Silica in waste rice husks used to produce LED light

2 min read

Scientists in Japan have developed a way to recycle rice husks to create the first silicon quantum dot (SiQD) LED light.  

rice husks
Reproduced from ACS Sustainable Chem. Eng. 2022, 10, 1765-1776. Copyright ACS

Their new method transforms agricultural waste - 100 million tons of rice husk waste is produced per year - into light-emitting diodes in a low-cost, environmentally friendly way.

The research team from the Natural Science Center for Basic Research and Development, Hiroshima University, published their findings in ACS Sustainable Chemistry & Engineering.

“Since typical QDs often involve toxic material, such as cadmium, lead, or other heavy metals, environmental concerns have been frequently deliberated when using nanomaterials,” said Ken-ichi Saitow, lead author and a professor of chemistry at Hiroshima University. “Our proposed process and fabrication method for QDs minimises these concerns,”.

MORE FROM MATERIALS

Since porous silicon (Si) was discovered, scientists have explored its uses in applications in lithium-ion batteries, luminescent materials, biomedical sensors, and drug delivery systems. Non-toxic and found abundantly in nature, Si has photoluminescence properties, stemming from its microscopic (quantum-sized) dot structures that serve as semiconductors.

The researchers embarked on finding a new method for fabricating quantum dots that has a positive environmental impact and looked to waste rice husks as they are a good source of high-purity silica (SiO2) and value-added Si powder.

According to Hiroshima University, the team used a combination of milling, heat treatments, and chemical etching to process the rice husk silica. First, they milled rice husks and extracted silica (SiO2) powders by burning off organic compounds of milled rice husks. They then heated the resulting silica powder in an electric furnace to obtain Si powders via a reduction reaction. Third, the product was a purified Si powder that was further reduced to 3nm in size by chemical etching. Finally, its surface was chemically functionalised for high chemical stability and high dispersivity in solvent, with 3nm crystalline particles to produce the SiQDs that luminesce in the orange-red range with high luminescence efficiency of over 20 per cent.

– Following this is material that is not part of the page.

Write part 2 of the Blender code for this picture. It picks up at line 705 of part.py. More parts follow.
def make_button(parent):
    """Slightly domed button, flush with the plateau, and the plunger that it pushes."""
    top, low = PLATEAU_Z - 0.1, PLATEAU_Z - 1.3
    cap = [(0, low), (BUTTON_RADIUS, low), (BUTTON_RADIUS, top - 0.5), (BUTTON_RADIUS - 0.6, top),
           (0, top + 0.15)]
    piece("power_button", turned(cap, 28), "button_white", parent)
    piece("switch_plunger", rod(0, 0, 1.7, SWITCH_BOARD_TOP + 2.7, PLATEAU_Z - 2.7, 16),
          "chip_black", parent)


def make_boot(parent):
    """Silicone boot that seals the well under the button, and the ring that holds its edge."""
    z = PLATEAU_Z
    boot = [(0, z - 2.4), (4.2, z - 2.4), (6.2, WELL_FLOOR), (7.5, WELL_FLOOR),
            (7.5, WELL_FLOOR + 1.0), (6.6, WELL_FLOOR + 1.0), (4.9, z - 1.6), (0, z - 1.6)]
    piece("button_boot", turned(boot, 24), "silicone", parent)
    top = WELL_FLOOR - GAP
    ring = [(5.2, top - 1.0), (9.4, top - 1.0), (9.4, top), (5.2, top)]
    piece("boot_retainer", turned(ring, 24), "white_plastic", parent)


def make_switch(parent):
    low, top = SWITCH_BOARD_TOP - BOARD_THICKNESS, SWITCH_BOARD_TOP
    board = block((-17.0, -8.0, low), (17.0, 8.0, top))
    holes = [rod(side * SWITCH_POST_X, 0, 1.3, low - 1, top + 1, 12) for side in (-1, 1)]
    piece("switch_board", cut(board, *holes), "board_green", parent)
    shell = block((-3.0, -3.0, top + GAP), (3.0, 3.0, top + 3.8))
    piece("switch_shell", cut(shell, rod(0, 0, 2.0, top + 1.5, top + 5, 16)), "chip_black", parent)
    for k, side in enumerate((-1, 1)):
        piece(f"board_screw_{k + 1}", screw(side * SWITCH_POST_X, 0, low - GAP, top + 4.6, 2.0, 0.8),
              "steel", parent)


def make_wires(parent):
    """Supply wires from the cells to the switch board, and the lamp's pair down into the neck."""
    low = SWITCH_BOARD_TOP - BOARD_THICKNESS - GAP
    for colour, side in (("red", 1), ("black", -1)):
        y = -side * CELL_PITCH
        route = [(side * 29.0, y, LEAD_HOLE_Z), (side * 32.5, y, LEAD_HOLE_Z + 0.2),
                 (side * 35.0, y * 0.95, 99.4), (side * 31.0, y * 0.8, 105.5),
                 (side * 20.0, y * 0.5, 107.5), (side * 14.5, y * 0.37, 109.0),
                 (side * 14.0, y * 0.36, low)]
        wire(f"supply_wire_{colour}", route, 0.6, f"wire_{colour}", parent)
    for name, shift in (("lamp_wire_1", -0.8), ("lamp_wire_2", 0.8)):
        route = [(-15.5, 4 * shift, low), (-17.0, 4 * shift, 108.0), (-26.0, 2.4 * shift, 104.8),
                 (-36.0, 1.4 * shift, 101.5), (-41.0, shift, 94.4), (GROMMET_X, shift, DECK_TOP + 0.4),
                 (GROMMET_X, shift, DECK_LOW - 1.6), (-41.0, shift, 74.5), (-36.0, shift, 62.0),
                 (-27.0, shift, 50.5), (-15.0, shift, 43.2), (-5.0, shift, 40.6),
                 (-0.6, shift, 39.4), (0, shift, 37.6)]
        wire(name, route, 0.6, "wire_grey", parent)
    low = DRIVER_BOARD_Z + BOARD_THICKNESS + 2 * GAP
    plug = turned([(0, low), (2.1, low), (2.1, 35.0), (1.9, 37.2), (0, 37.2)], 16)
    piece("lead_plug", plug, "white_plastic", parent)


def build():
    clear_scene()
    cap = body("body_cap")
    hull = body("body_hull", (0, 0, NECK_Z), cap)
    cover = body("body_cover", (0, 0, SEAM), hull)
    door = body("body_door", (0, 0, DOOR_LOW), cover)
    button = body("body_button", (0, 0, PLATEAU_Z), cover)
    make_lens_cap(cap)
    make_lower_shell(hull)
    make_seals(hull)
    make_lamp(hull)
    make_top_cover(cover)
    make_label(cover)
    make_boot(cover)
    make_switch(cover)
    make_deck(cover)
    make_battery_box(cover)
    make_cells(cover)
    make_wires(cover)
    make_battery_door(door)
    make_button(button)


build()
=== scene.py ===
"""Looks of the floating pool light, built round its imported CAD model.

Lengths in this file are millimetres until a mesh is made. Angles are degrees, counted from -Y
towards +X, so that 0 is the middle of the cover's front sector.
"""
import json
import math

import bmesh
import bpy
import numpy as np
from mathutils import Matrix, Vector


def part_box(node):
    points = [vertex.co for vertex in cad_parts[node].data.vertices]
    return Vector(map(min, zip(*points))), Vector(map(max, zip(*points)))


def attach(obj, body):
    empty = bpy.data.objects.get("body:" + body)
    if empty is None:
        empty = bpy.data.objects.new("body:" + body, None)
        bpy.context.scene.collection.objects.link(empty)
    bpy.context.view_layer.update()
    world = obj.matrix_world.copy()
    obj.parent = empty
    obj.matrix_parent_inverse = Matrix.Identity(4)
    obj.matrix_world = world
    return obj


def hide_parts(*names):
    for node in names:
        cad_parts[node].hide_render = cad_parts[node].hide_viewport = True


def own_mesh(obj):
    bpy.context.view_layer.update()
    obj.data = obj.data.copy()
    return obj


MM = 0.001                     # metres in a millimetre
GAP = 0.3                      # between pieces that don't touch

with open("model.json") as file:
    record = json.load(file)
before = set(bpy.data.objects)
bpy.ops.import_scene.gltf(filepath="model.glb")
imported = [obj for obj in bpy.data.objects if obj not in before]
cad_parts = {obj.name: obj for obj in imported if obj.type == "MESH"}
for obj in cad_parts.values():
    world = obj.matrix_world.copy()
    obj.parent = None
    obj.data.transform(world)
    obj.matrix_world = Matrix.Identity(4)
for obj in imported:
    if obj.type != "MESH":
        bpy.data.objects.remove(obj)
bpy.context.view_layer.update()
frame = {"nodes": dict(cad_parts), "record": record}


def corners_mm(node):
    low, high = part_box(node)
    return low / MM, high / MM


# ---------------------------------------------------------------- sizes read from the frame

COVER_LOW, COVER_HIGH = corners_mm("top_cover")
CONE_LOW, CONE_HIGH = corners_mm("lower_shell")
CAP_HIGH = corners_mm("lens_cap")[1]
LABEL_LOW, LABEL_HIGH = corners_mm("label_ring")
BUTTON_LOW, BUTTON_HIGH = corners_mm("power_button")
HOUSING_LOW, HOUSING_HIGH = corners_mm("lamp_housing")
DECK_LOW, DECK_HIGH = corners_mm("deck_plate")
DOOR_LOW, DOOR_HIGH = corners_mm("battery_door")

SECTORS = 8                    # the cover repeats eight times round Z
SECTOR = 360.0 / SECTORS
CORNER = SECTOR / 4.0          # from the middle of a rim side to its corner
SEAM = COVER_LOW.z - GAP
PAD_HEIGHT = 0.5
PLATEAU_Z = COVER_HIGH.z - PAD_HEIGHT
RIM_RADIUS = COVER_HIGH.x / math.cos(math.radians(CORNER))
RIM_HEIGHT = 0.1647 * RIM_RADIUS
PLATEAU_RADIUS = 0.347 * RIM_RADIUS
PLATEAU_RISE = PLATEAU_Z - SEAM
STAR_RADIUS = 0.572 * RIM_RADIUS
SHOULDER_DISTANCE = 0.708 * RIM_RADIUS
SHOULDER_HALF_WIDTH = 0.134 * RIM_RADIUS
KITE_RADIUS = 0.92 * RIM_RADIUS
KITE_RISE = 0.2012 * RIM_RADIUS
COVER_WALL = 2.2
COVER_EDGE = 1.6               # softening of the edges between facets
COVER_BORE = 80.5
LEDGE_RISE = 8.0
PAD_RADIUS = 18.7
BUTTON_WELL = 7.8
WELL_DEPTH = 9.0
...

“The present method becomes a noble method for developing environmentally friendly quantum dot LEDs from natural products,” Saitow said in a statement.

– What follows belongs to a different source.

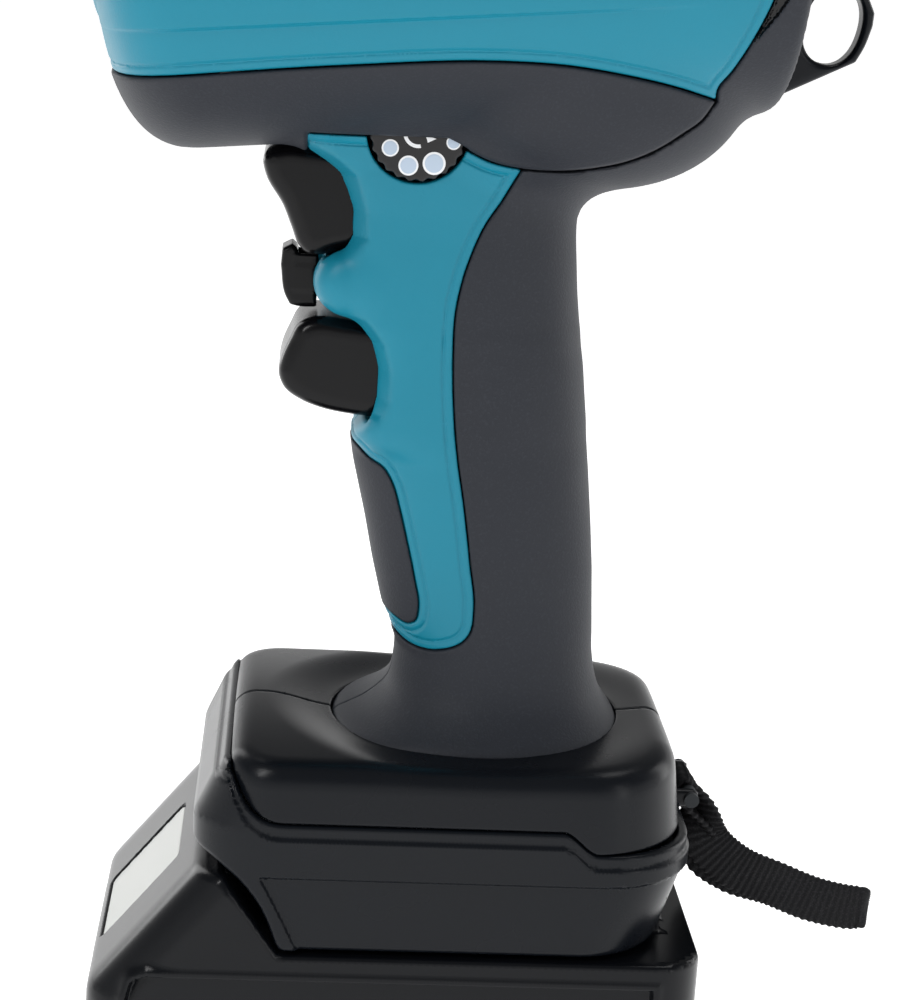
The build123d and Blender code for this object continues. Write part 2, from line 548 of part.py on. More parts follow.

The LEDs were assembled as a series of material layers. An indium-tin-oxide (ITO) glass substrate was the LED anode; serving as a good conductor of electricity while sufficiently transparent for light emission. Additional layers were spin-coated onto the ITO glass, including the layer of SiQDs. The material was capped with an aluminium film cathode.

The chemical synthesis method has allowed the team to evaluate the optical and optoelectrical properties of the SiQD light-emitting diode, including the structures, synthesis yields, and properties of the SiO2 and Si powders and SiQDs.

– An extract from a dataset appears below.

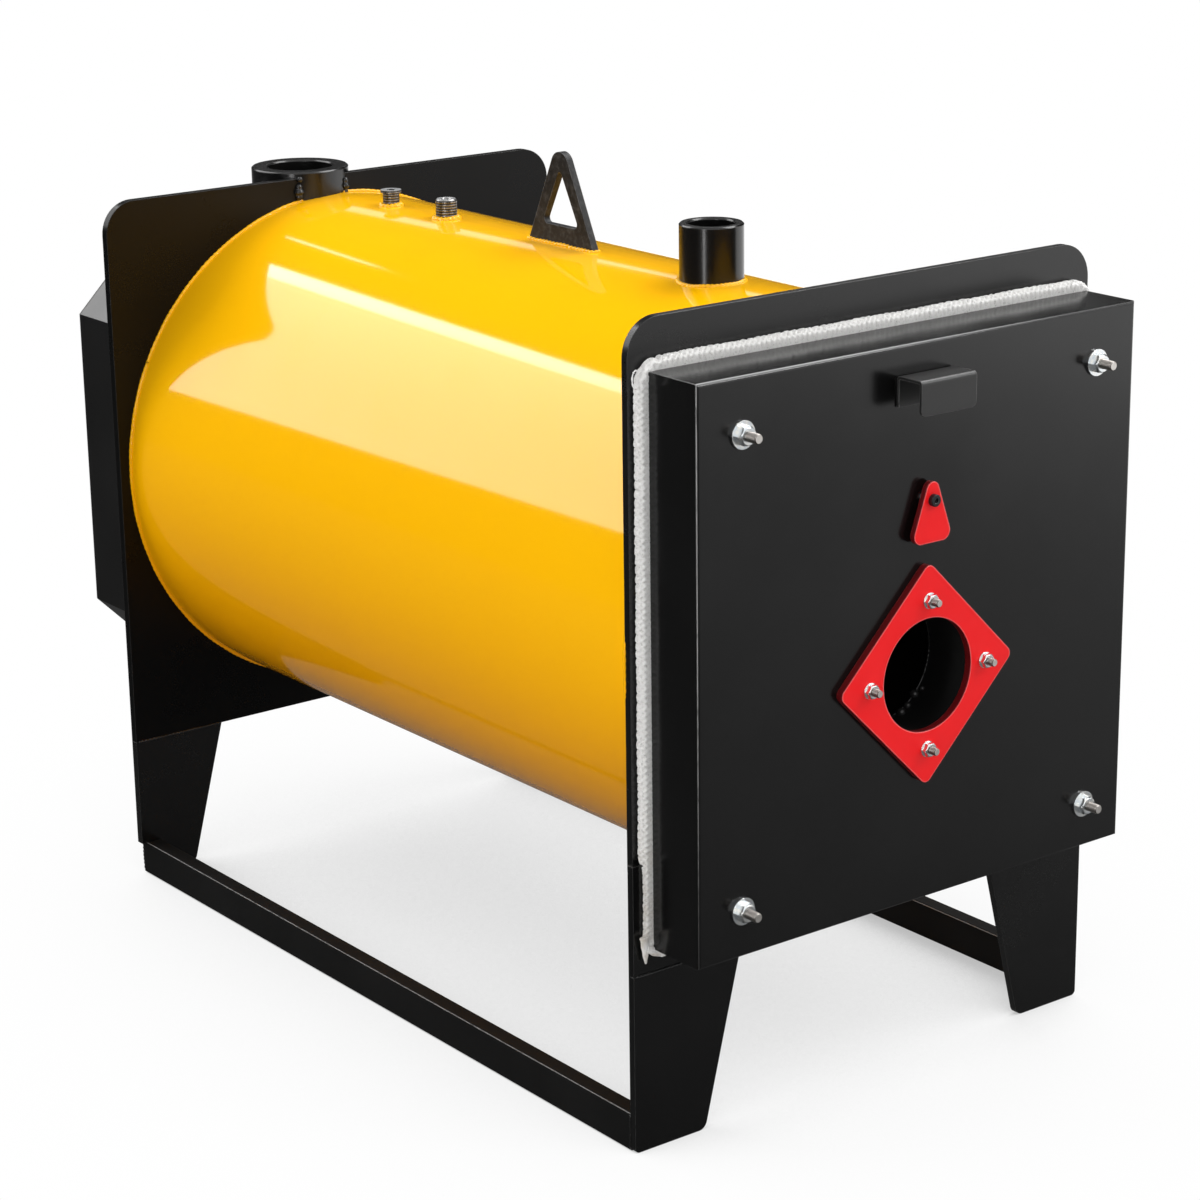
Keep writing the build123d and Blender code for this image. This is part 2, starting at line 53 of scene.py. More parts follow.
class Sock:
    """A node's output that takes arithmetic. Numbers go through Math nodes, vectors through
    Vector Math, and node() makes any other node in the same tree."""

    def __init__(self, tree, out):
        self.tree = tree
        self.out = out

    def plug(self, socket, value):
        """Links a wrapped output into a socket, or sets a plain value on it."""
        if isinstance(value, Sock):
            self.tree.links.new(value.out, socket)
        else:
            socket.default_value = value

    def node(self, kind, result, settings=None, sockets=None):
        """Makes a node from its type, its settings and its sockets by name or number, and wraps
        the output called result."""
        new = self.tree.nodes.new("ShaderNode" + kind)
        for key, value in (settings or {}).items():
            setattr(new, key, value)
        for key, value in (sockets or {}).items():
            self.plug(new.inputs[key], value)
        return Sock(self.tree, new.outputs[result])

    def math(self, operation, *others, swap=False):
        """The operation of this output with others, with swap putting this one second."""
        values = [self, *others]
        if swap:
            values = [others[0], self]
        vector = any(isinstance(v, Sock) and v.out.type == "VECTOR" for v in values)
        kind = "VectorMath" if vector else "Math"
        if vector:
            values = [v if isinstance(v, (Sock, tuple)) else (v, v, v) for v in values]
        return self.node(kind, 0, {"operation": operation}, dict(enumerate(values)))

    def __add__(self, other):
        return self.math("ADD", other)

    __radd__ = __add__

    def __sub__(self, other):
        return self.math("SUBTRACT", other)

    def __rsub__(self, other):
        return self.math("SUBTRACT", other, swap=True)

    def __mul__(self, other):
        return self.math("MULTIPLY", other)

    __rmul__ = __mul__

    def __pow__(self, other):
        return self.math("POWER", other)

    def sin(self):
        return self.math("SINE")

    def abs(self):
        return self.math("ABSOLUTE")

    def max(self, other):
        return self.math("MAXIMUM", other)

    def min(self, other):
        return self.math("MINIMUM", other)

    def part(self, axis):
        """The X, Y or Z of a vector."""
        return self.node("SeparateXYZ", axis, None, {0: self})

    def step(self, low, high, start=0.0, end=1.0):
        """Smooth step: start below low, end above high."""
        return self.node("MapRange", 0, {"interpolation_type": "SMOOTHSTEP"},
                         {0: self, 1: low, 2: high, 3: start, 4: end})

    def noise(self, scale, detail=2.0, roughness=0.5):
        """Noise in 0..1 at this place, with scale in features per metre."""
        return self.node("TexNoise", "Fac", None,
                         {"Vector": self, "Scale": scale, "Detail": detail,
                          "Roughness": roughness})

    def cells(self, scale):
        """Distance to the nearest of scattered points, with scale in points per metre."""
        return self.node("TexVoronoi", "Distance", None, {"Vector": self, "Scale": scale})

    def mix(self, first, second):
        """Colour between first, where this factor is 0, and second, where it is 1."""
        return self.node("Mix", 2, {"data_type": "RGBA"}, {0: self, 6: first, 7: second})

    def bump(self, distance, strength=1.0, normal=None):
        """Normal bent by this height, which is 0..1 over the distance in metres."""
        sockets = {"Height": self, "Distance": distance, "Strength": strength}
        if normal is not None:
            sockets["Normal"] = normal
        return self.node("Bump", "Normal", None, sockets)


def new_material(name, **constants):
    """A material whose shader has these constants, that shader, and its object coordinates."""
    material = bpy.data.materials.new(name)
    material.use_nodes = True
    tree = material.node_tree
    shader = tree.nodes["Principled BSDF"]
    for key, value in constants.items():
        shader.inputs[key.replace("_", " ")].default_value = value
    coordinates = tree.nodes.new("ShaderNodeTexCoord")
    return material, shader, Sock(tree, coordinates.outputs["Object"])


def finish_material(shader, place, **varying):
    """Links what varies over the surface into the shader."""
    for key, value in varying.items():
        place.plug(shader.inputs[key.replace("_", " ")], value)


def rounded_edge(place, radius):
    """Normal of an edge that is rounded to this radius."""
    return place.node("Bevel", "Normal", {"samples": 6}, {"Radius": radius})


def sharp_edge_mask(edge):
    """1 on sharp edges, where the rounded normal leaves the face's own normal, 0 on the faces."""
    true_normal = edge.node("NewGeometry", "True Normal")
    return (1.0 - edge.node("VectorMath", "Value", {"operation": "DOT_PRODUCT"},
                            {0: edge, 1: true_normal})).step(0.01, 0.2)


def bend_highlight_mask(edge):
    """1 where a surface looks out between the side and another axis, as on the side bends of a
    folded sheet, and 0 where it looks along an axis."""
    side = edge.part("X").abs()
    along = side.max(edge.part("Y").abs()).max(edge.part("Z").abs())
    return (1.0 - along).step(0.17, 0.28) * side.step(0.2, 0.4)


def rgb(r, g, b):
    return (r, g, b, 1.0)


def grey(level):
    """A very slightly warm grey."""
    return rgb(level, level * 0.99, level * 0.98)


BLACK = rgb(0.0, 0.0, 0.0)
WHITE = rgb(1.0, 1.0, 1.0)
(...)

“By synthesising high-yield SiQDs from rich husks and dispersing them in organic solvents, it is possible that one day these processes could be implemented on a large scale, like other high-yield chemical processes,” Saitow said.

The team’s next steps include developing higher efficiency luminescence in the SiQDs and the LEDs. They will also explore the possibility of producing SiQD LEDs other than the orange-red colour they have just created. The scientists suggest their method could be applied to other plants, such as sugar cane bamboo, wheat, barley, or grasses, that contain SiO2.